▶ _EXERCISE DIRECTIONS_:
Among the entries below, find the line with "together by doorSag.", then quote it and each following line up to and including the line with "point = shown.matrix_world", and nothing else.

▶ _EXERCISE INPUT_:

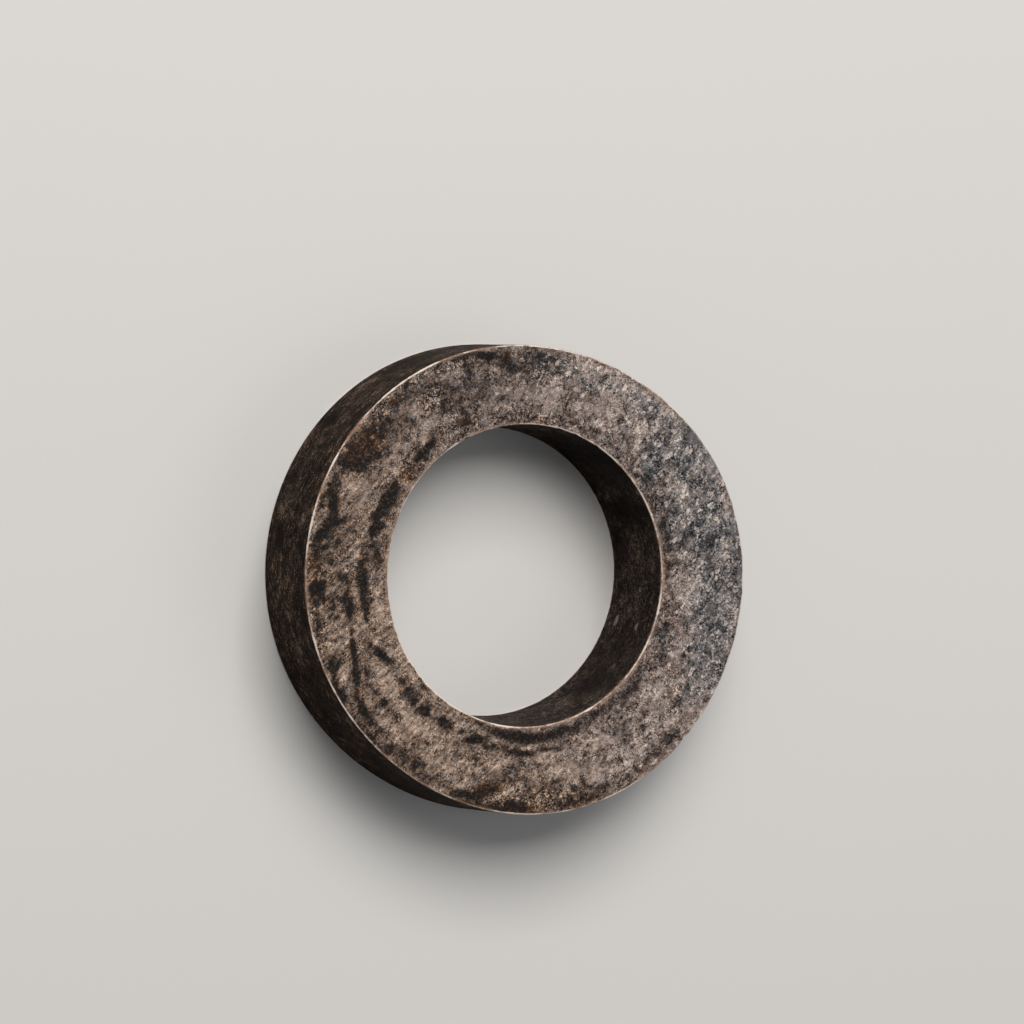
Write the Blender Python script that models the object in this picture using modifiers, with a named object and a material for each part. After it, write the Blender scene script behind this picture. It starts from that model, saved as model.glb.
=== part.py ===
"""A broad jade ring, ground by hand from one block of dark mottled stone.

The ring lies on its flat underside with its axis upright along +Z. The origin is on the
ground, under the middle of its outline. All sizes are in metres.
"""

import math

import bmesh
import bpy
from mathutils import Matrix

# Outside of the ring
OUTER_DIAMETER = 0.0980  # mean width across the upper face
HEIGHT = 0.0230
WALL_FLARE = 0.0004  # how much further out the wall stands at the underside
OUTER_ARRIS = 0.0004  # radius of the worn outer edges

# Bore
BORE_DIAMETER = 0.0622  # mean width of the upper mouth
BORE_TAPER = 0.0009  # how much nearer the axis the bore's wall stands at the underside
BORE_ARRIS = 0.0003  # radius of the worn mouths
BORE_OFFSET_UPPER = (-0.0004, 0.0007)  # how far the bore strays from the outline's middle
BORE_OFFSET_LOWER = (-0.0005, 0.0011)

# How far each hand-ground outline strays from a circle: lobes around, swell, direction in degrees
OUTLINE_LOBES = (
    (2, 0.00058, 146),
    (3, 0.00026, 29),
    (4, 0.00020, 16),
)
BORE_LOBES = ((2, 0.00030, 88),)

# Fineness of the curves
STEPS_AROUND = 144
STEPS_PER_ARRIS = 2
MERGE_DISTANCE = 0.00001
SHARP_ANGLE = math.radians(35)

# Finish of the stone
STONE_COLOUR = (0.115, 0.100, 0.086, 1.0)
STONE_ROUGHNESS = 0.42

NODE_NAME = "jade_ring"


def clear_scene():
    """Removes every object, so that the script can run again."""
    for thing in list(bpy.data.objects):
        bpy.data.objects.remove(thing, do_unlink=True)


def stone_material():
    """Returns the polished dark stone."""
    material = bpy.data.materials.new("dark_jade")
    material.use_nodes = True
    shader = material.node_tree.nodes["Principled BSDF"]
    shader.inputs["Base Color"].default_value = STONE_COLOUR
    shader.inputs["Roughness"].default_value = STONE_ROUGHNESS
    shader.inputs["Metallic"].default_value = 0.0
    return material


def worn_corner(radius, height, arris, start_degrees):
    """Returns a quarter round that turns clockwise from start_degrees about (radius, height)."""
    points = []
    for step in range(STEPS_PER_ARRIS + 1):
        angle = math.radians(start_degrees - 90 * step / STEPS_PER_ARRIS)
        points.append((radius + arris * math.cos(angle), height + arris * math.sin(angle)))
    return points


def ring_section():
    """Returns the section as (radius, height): down the outside, then up the bore."""
    upper_radius = OUTER_DIAMETER / 2
    lower_radius = upper_radius + WALL_FLARE
    upper_bore = BORE_DIAMETER / 2
    lower_bore = upper_bore - BORE_TAPER
    return (
        worn_corner(upper_radius - OUTER_ARRIS, HEIGHT - OUTER_ARRIS, OUTER_ARRIS, 90)
        + worn_corner(lower_radius - OUTER_ARRIS, OUTER_ARRIS, OUTER_ARRIS, 0)
        + worn_corner(lower_bore + BORE_ARRIS, BORE_ARRIS, BORE_ARRIS, -90)
        + worn_corner(upper_bore + BORE_ARRIS, HEIGHT - BORE_ARRIS, BORE_ARRIS, 180)
    )


def turned_mesh(section):
    """Returns the mesh that a Screw modifier turns from a closed section."""
    profile = bpy.data.meshes.new("section")
    builder = bmesh.new()
    corners = [builder.verts.new((radius, 0.0, height)) for radius, height in section]
    for index, corner in enumerate(corners):
        builder.edges.new((corner, corners[(index + 1) % len(corners)]))
    builder.to_mesh(profile)
    builder.free()

    blank = bpy.data.objects.new("section", profile)
    bpy.context.scene.collection.objects.link(blank)
    screw = blank.modifiers.new("turned", "SCREW")
    screw.axis = "Z"
    screw.angle = 2 * math.pi
    screw.steps = STEPS_AROUND
    screw.render_steps = STEPS_AROUND
    screw.use_merge_vertices = True
    screw.merge_threshold = MERGE_DISTANCE

    evaluated = blank.evaluated_get(bpy.context.evaluated_depsgraph_get())
    mesh = bpy.data.meshes.new_from_object(evaluated)
    bpy.data.objects.remove(blank, do_unlink=True)
    return mesh


def swell(lobes, angle):
    """Returns how far an outline stands outside its mean circle at an angle."""
    return sum(
        amount * math.cos(count * (angle - math.radians(direction)))
        for count, amount, direction in lobes
    )


def grind_by_hand(mesh):
    """Moves the turned outline and bore to their hand-ground, slightly uneven shapes."""
    middle_of_wall = (OUTER_DIAMETER + BORE_DIAMETER) / 4
    for vertex in mesh.vertices:
        x, y, z = vertex.co
        angle = math.atan2(y, x)
        radius = math.hypot(x, y)
        if radius > middle_of_wall:
            radius += swell(OUTLINE_LOBES, angle)
            shift_x = 0.0
            shift_y = 0.0
        else:
            radius += swell(BORE_LOBES, angle)
            rise = z / HEIGHT
            shift_x = BORE_OFFSET_LOWER[0] * (1 - rise) + BORE_OFFSET_UPPER[0] * rise
            shift_y = BORE_OFFSET_LOWER[1] * (1 - rise) + BORE_OFFSET_UPPER[1] * rise
        vertex.co = (radius * math.cos(angle) + shift_x, radius * math.sin(angle) + shift_y, z)


def centre_outline(mesh):
    """Moves the mesh in plan so that the middle of its outline is above the origin."""
    across = [vertex.co.x for vertex in mesh.vertices]
    along = [vertex.co.y for vertex in mesh.vertices]
    middle = ((min(across) + max(across)) / 2, (min(along) + max(along)) / 2, 0.0)
    mesh.transform(Matrix.Translation(middle).inverted())


def build_ring(collection):
    """Builds the ring as one solid in the collection."""
    mesh = turned_mesh(ring_section())
    mesh.name = NODE_NAME
    grind_by_hand(mesh)
    centre_outline(mesh)
    mesh.shade_smooth()
    mesh.set_sharp_from_angle(angle=SHARP_ANGLE)
    mesh.materials.append(stone_material())
    ring = bpy.data.objects.new(NODE_NAME, mesh)
    collection.objects.link(ring)
    return ring


def main():
    """Clears the scene and builds the ring in a collection of its own."""
    clear_scene()
    collection = bpy.data.collections.new(NODE_NAME)
    bpy.context.scene.collection.children.link(collection)
    build_ring(collection)


main()
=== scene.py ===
"""Dresses the jade ring: its hand-ground form, mottled stone, studio light and camera."""

import logging
import math
from dataclasses import dataclass, field
from enum import Enum
from functools import partial
from typing import Any, Callable, Sequence

import bpy
import numpy as np
from mathutils import Matrix, Vector


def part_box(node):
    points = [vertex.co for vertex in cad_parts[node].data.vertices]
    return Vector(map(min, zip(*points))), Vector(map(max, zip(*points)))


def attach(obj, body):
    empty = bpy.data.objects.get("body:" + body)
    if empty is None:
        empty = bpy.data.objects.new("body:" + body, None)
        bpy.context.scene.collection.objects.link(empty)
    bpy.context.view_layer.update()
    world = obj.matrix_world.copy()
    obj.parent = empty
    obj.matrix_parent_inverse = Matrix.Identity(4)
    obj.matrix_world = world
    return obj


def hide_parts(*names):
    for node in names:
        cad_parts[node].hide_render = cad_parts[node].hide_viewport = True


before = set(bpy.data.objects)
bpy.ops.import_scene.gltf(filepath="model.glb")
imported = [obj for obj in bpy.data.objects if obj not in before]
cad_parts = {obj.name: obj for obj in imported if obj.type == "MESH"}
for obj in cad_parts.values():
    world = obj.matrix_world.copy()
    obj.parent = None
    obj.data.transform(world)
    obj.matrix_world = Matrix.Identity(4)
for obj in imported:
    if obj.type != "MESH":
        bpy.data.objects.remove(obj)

LOG = logging.getLogger("jade_ring")

MM = 0.001
NODE = "jade_ring"
BODY = "root"
# Halfway between the bore and the outer wall, in millimetres
MIDDLE_RADIUS = 40.0
# Where a mark on a face or a wall has faded out, and how broad its fading border is, in its half sizes
FACE_MARK_END, FACE_MARK_BORDER = 1.75, 1.45
WALL_MARK_END, WALL_MARK_BORDER = 1.6, 1.2

FLOAT = "NodeSocketFloat"
VECTOR = "NodeSocketVector"
COLOR = "NodeSocketColor"

Colour = tuple[float, float, float, float]
Stops = tuple[tuple[float, Colour], ...]
Socket = bpy.types.NodeSocket
Sockets = dict[str, Socket]
Value = Any


def srgb(red: int, green: int, blue: int) -> Colour:
    """Turns a screen colour into the linear colour that a shader takes.

    Args:
        red, green, blue: the screen values, 0 to 255.

    Returns:
        The linear colour with full alpha.
    """
    linear = []
    for value in (red, green, blue):
        share = value / 255
        linear.append(share / 12.92 if share <= 0.04045 else ((share + 0.055) / 1.055) ** 2.4)
    return (linear[0], linear[1], linear[2], 1.0)


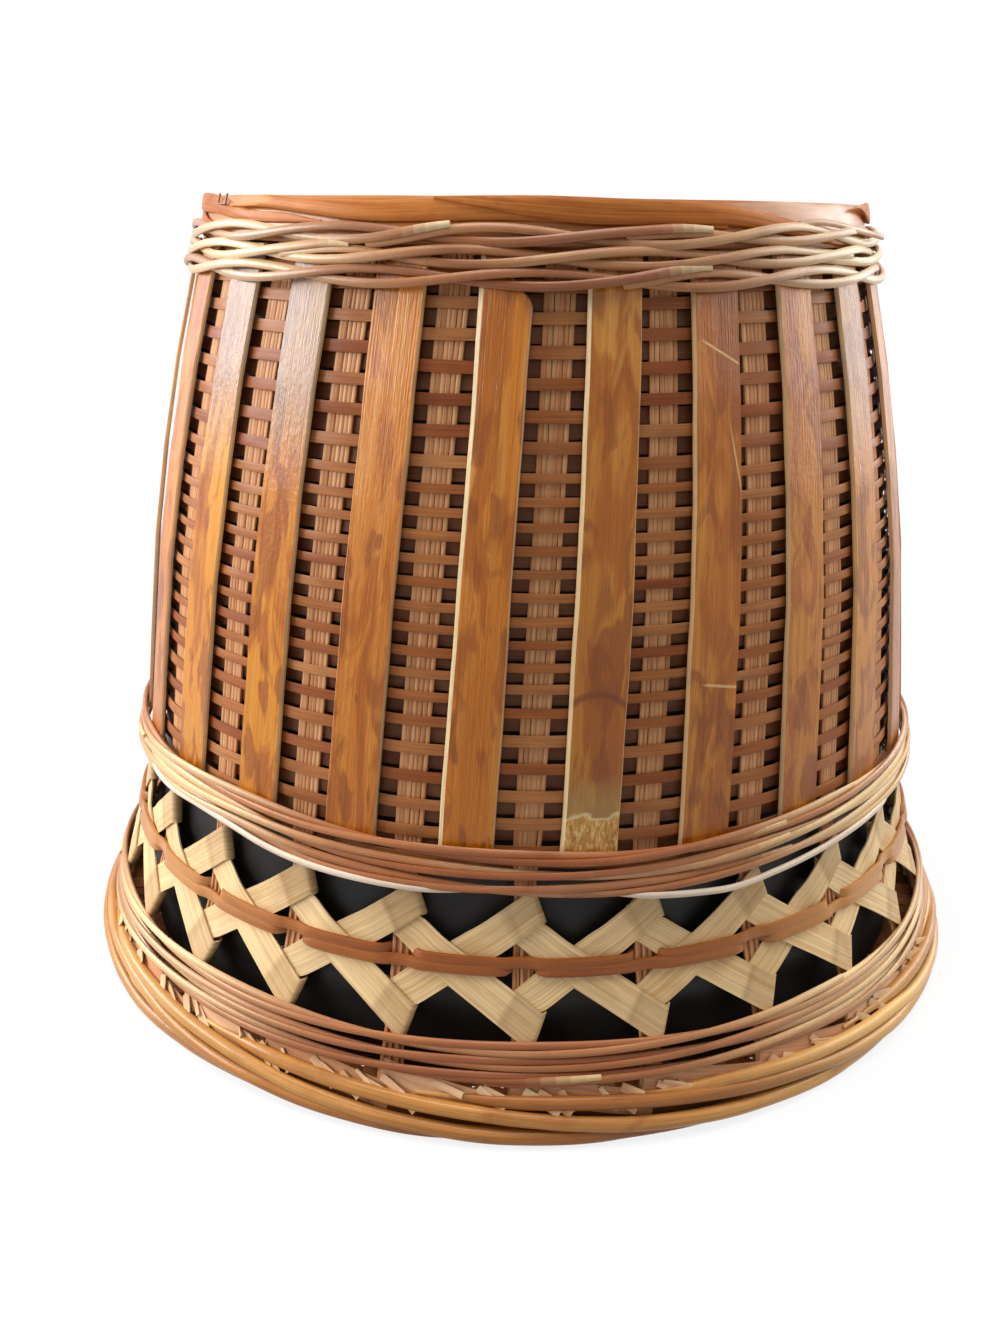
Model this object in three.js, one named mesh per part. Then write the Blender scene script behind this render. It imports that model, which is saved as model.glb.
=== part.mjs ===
import * as THREE from 'three';

// Bamboo planter: a tapered basket with a woven wall, upright slats outside it,
// an openwork skirt and a wide foot. Millimetres, +z up, front towards -y.
// It stands on z = 0 with its axis on z.

// Wall line, from the foot to the mouth: the middle of the stakes
const FOOT_RADIUS = 165;
const LOWER_BAND_HEIGHT = 24.5;
const LOWER_BAND_RADIUS = 158;
const RING_HEIGHT = 51.5;
const RING_RADIUS = 148.2;
const WAIST_HEIGHT = 81.2;
const WAIST_RADIUS = 143.3;
const BELLY_HEIGHT = 155;
const BELLY_RADIUS = 135;
const SHOULDER_HEIGHT = 217;
const SHOULDER_RADIUS = 123.2;
const RIM_HEIGHT = 269;
const MOUTH_RADIUS = 109.4;
const STEPS_PER_STRETCH = 2;

// The stakes lean round the axis from the waist to the rim
const LEAN = THREE.MathUtils.degToRad( 3.6 );
const FRONT_STAKE_ANGLE = THREE.MathUtils.degToRad( 0.5 );

// An odd number of stakes lets one weft and one zigzag strip alternate all the way round
const STAKE_PAIRS = 12;
const STAKE_COUNT = 2 * STAKE_PAIRS + 1;
const STEP = 2 * Math.PI / STAKE_COUNT;

// Air between pieces that touch on the real planter
const CLEARANCE = 0.35;

// Stakes
const STAKE_WIDTH = 8.6;
const STAKE_THICKNESS = 1.2;
const STAKE_FOOT = 1.5;
const STAKE_BELOW_RIM = 1.5;

// Weft of the wall
const WEFT_THICKNESS = 0.8;
const WEFT_TURNS = 20;
const WEFT_ROW_GAP = 0.7;

// Slats
const SLAT_THICKNESS = 1.4;
const SLAT_WIDTH_LOW = 17.2;
const SLAT_WIDTH_HIGH = 15.2;
const SLAT_STAND = 0.5;
const SLAT_TUCK = 1.5;

// Rim hoop
const HOOP_HEIGHT = 13.5;
const HOOP_THICKNESS = 1.8;
const HOOP_SIDES = 2 * STAKE_COUNT;

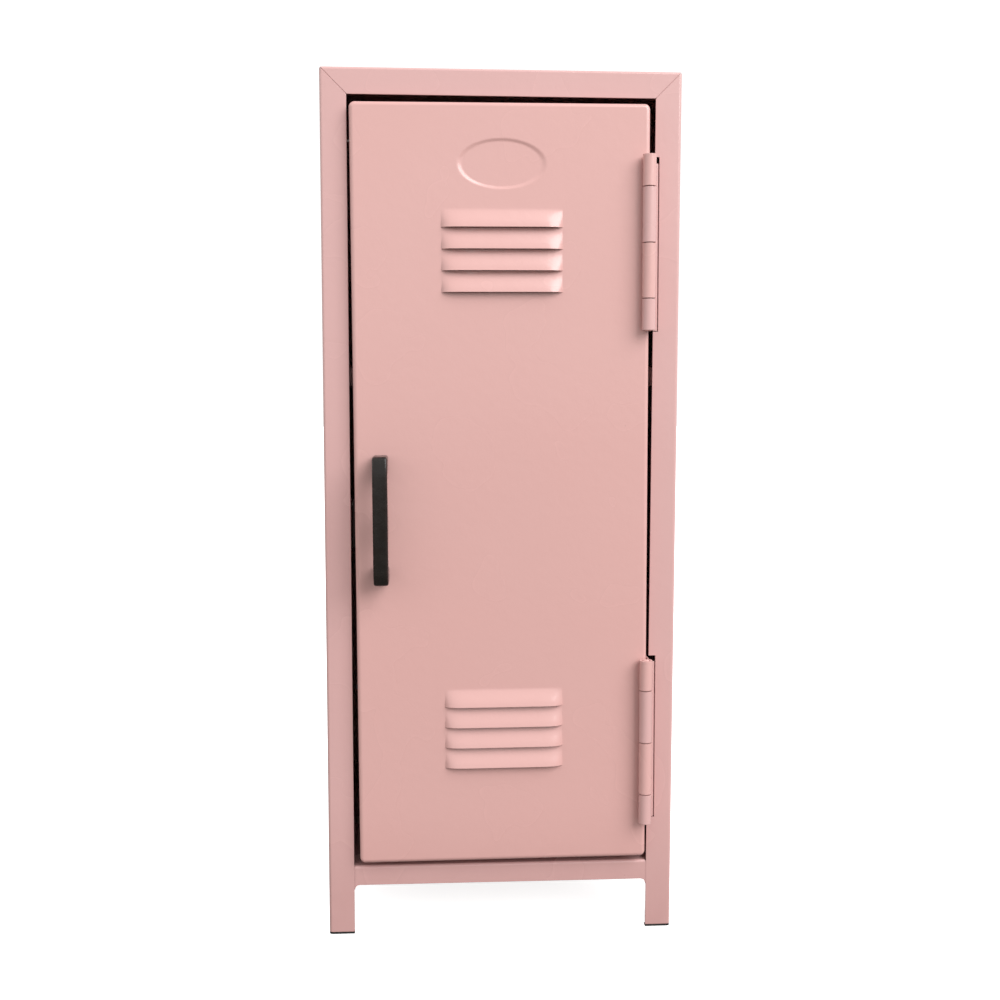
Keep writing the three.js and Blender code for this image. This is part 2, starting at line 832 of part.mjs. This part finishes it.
function catchBracket() {
  const section = foldedSheet(
    [
      [-halfWidth + 2 * sheet, behindFrame],
      [catchPlateX, behindFrame],
      [catchPlateX, catchBodyBack],
    ],
    1,
  );
  const half = catchLength / 2;
  return prismZ(section, catchHeight - half, catchHeight + half).subtract(catchScrewHoles());
}

function catchHousing() {
  const half = catchLength / 2;
  const body = block(
    [catchBodyX, catchBodyX + catchBodyWidth],
    [catchBodyFront, catchBodyBack],
    [catchHeight - half, catchHeight + half],
  );
  const pocket = block(
    pocketX,
    [catchBodyFront - beyond, catchBodyBack - catchWall],
    [catchHeight - pocketHalf, catchHeight + pocketHalf],
  );
  return body.subtract(pocket).subtract(catchScrewHoles());
}

function polePlate(inner) {
  const x = inner ? pocketX[1] - seam - poleThickness : pocketX[0] + seam;
  return block(
    [x, x + poleThickness],
    [poleFront, magnetBack],
    [catchHeight - magnetHalf, catchHeight + magnetHalf],
  );
}

function catchMagnet() {
  const inset = 2 * seam + poleThickness;
  return block(
    [pocketX[0] + inset, pocketX[1] - inset],
    [catchBodyFront + magnetRecess, magnetBack],
    [catchHeight - magnetHalf, catchHeight + magnetHalf],
  );
}

function catchScrew(offset) {
  const seat = catchPlateX - sheet - seam;
  return screw(catchScrewLength)
    .rotate(0, 0, 90)
    .translate(seat, catchScrewY, catchHeight + offset);
}

function strikePlate() {
  const freeEdge = doorLeft + seam;
  const web = freeEdge + strikeReach;
  const section = foldedSheet(
    [
      [web + strikeBase, doorInside + seam],
      [web, doorInside + seam],
      [web, strikeFace - sheet],
      [freeEdge, strikeFace - sheet],
    ],
    -1,
  );
  return prismZ(section, catchHeight - strikeLength / 2, catchHeight + strikeLength / 2);
}

// ---- Assembly ----
const hands = [
  ["left", -1],
  ["right", 1],
];
const ends = [
  ["upper", 1],
  ["lower", -1],
];

const cabinet = new THREE.Group();
cabinet.name = "locker_cabinet";
cabinet.position.y = -(frontFace + rearFace) / 2;

for (const [side, hand] of hands) {
  cabinet.add(meshFrom(`side_panel_${side}`, sidePanel(hand), bodyPaint));
  cabinet.add(meshFrom(`foot_pad_front_${side}`, footPad(hand, false), blackRubber));
  cabinet.add(meshFrom(`foot_pad_rear_${side}`, footPad(hand, true), blackRubber));
  rivetHeights().forEach((z, i) => {
    cabinet.add(meshFrom(`back_rivet_${side}_${i + 1}`, backRivet(hand * rivetX, z), zincSteel));
  });
}
cabinet.add(meshFrom("top_panel", topPanel(), bodyPaint));
cabinet.add(meshFrom("bottom_panel", bottomPanel(), bodyPaint));
cabinet.add(meshFrom("back_panel", backPanel(), bodyPaint));
cabinet.add(meshFrom("shelf", shelf(), bodyPaint));
cabinet.add(meshFrom("catch_bracket", catchBracket(), bodyPaint));
cabinet.add(meshFrom("catch_housing", catchHousing(), brownPlastic));
cabinet.add(meshFrom("catch_magnet", catchMagnet(), darkMagnet));
cabinet.add(meshFrom("catch_pole_outer", polePlate(false), zincSteel));
cabinet.add(meshFrom("catch_pole_inner", polePlate(true), zincSteel));
for (const [end, sign] of ends) {
  cabinet.add(meshFrom(`catch_screw_${end}`, catchScrew(sign * catchScrewOffset), zincSteel));
}

// The hinge line and all that hangs on it lean together by doorSag.
const hung = new THREE.Group();
hung.name = "hung_door";
hung.rotation.y = THREE.MathUtils.degToRad(-doorSag);
const pivot = new THREE.Vector3(hingeX, 0, hingeMiddleZ);
hung.position.copy(pivot).sub(pivot.clone().applyEuler(hung.rotation));
cabinet.add(hung);

hung.add(meshFrom("door", door(), doorPaint));
hung.add(meshFrom("strike_plate", strikePlate(), zincSteel));
hung.add(meshFrom("handle", handle(), blackEnamel));
for (const [end, sign] of ends) {
  const offset = sign * handleScrewOffset;
  hung.add(meshFrom(`handle_screw_${end}`, handleScrew(offset), zincSteel));
  hung.add(meshFrom(`handle_washer_${end}`, handleWasher(offset), zincSteel));
}
for (const [end, bottom] of [
  ["upper", upperHingeBottom],
  ["lower", lowerHingeBottom],
]) {
  hung.add(meshFrom(`hinge_door_leaf_${end}`, hingeLeaf(bottom, true), doorPaint));
  hung.add(meshFrom(`hinge_frame_leaf_${end}`, hingeLeaf(bottom, false), bodyPaint));
  hung.add(meshFrom(`hinge_pin_${end}`, hingePin(bottom), doorPaint));
}

export default cabinet;
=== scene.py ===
"""Looks for the locker cabinet: materials, floor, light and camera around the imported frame."""
import json
import math

import bmesh
import bpy
from mathutils import Matrix, Vector


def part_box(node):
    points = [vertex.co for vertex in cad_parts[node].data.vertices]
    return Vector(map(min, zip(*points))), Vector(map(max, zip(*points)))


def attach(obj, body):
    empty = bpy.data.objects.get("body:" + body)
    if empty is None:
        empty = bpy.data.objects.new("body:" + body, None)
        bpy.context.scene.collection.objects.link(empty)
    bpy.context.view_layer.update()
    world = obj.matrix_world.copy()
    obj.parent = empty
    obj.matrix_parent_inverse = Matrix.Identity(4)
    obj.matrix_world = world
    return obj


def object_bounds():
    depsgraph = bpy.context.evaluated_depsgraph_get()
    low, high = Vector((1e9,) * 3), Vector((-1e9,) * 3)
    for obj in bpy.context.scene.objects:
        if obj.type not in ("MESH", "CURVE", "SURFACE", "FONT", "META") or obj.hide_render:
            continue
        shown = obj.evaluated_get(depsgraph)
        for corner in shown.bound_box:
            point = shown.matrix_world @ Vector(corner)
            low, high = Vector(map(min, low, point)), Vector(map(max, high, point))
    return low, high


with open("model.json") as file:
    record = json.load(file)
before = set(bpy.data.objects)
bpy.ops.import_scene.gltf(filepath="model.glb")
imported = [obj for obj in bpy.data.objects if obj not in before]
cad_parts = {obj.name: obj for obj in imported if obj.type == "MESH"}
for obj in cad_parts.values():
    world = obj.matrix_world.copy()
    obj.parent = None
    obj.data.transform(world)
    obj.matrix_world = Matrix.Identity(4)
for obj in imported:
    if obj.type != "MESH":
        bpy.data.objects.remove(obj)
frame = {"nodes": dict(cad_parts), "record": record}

CAD_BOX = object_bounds()
NODES = frame["nodes"]
SCENE = bpy.context.scene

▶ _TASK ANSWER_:
// The hinge line and all that hangs on it lean together by doorSag.
const hung = new THREE.Group();
hung.name = "hung_door";
hung.rotation.y = THREE.MathUtils.degToRad(-doorSag);
const pivot = new THREE.Vector3(hingeX, 0, hingeMiddleZ);
hung.position.copy(pivot).sub(pivot.clone().applyEuler(hung.rotation));
cabinet.add(hung);

hung.add(meshFrom("door", door(), doorPaint));
hung.add(meshFrom("strike_plate", strikePlate(), zincSteel));
hung.add(meshFrom("handle", handle(), blackEnamel));
for (const [end, sign] of ends) {
  const offset = sign * handleScrewOffset;
  hung.add(meshFrom(`handle_screw_${end}`, handleScrew(offset), zincSteel));
  hung.add(meshFrom(`handle_washer_${end}`, handleWasher(offset), zincSteel));
}
for (const [end, bottom] of [
  ["upper", upperHingeBottom],
  ["lower", lowerHingeBottom],
]) {
  hung.add(meshFrom(`hinge_door_leaf_${end}`, hingeLeaf(bottom, true), doorPaint));
  hung.add(meshFrom(`hinge_frame_leaf_${end}`, hingeLeaf(bottom, false), bodyPaint));
  hung.add(meshFrom(`hinge_pin_${end}`, hingePin(bottom), doorPaint));
}

export default cabinet;
=== scene.py ===
"""Looks for the locker cabinet: materials, floor, light and camera around the imported frame."""
import json
import math

import bmesh
import bpy
from mathutils import Matrix, Vector


def part_box(node):
    points = [vertex.co for vertex in cad_parts[node].data.vertices]
    return Vector(map(min, zip(*points))), Vector(map(max, zip(*points)))


def attach(obj, body):
    empty = bpy.data.objects.get("body:" + body)
    if empty is None:
        empty = bpy.data.objects.new("body:" + body, None)
        bpy.context.scene.collection.objects.link(empty)
    bpy.context.view_layer.update()
    world = obj.matrix_world.copy()
    obj.parent = empty
    obj.matrix_parent_inverse = Matrix.Identity(4)
    obj.matrix_world = world
    return obj


def object_bounds():
    depsgraph = bpy.context.evaluated_depsgraph_get()
    low, high = Vector((1e9,) * 3), Vector((-1e9,) * 3)
    for obj in bpy.context.scene.objects:
        if obj.type not in ("MESH", "CURVE", "SURFACE", "FONT", "META") or obj.hide_render:
            continue
        shown = obj.evaluated_get(depsgraph)
        for corner in shown.bound_box:
            point = shown.matrix_world @ Vector(corner)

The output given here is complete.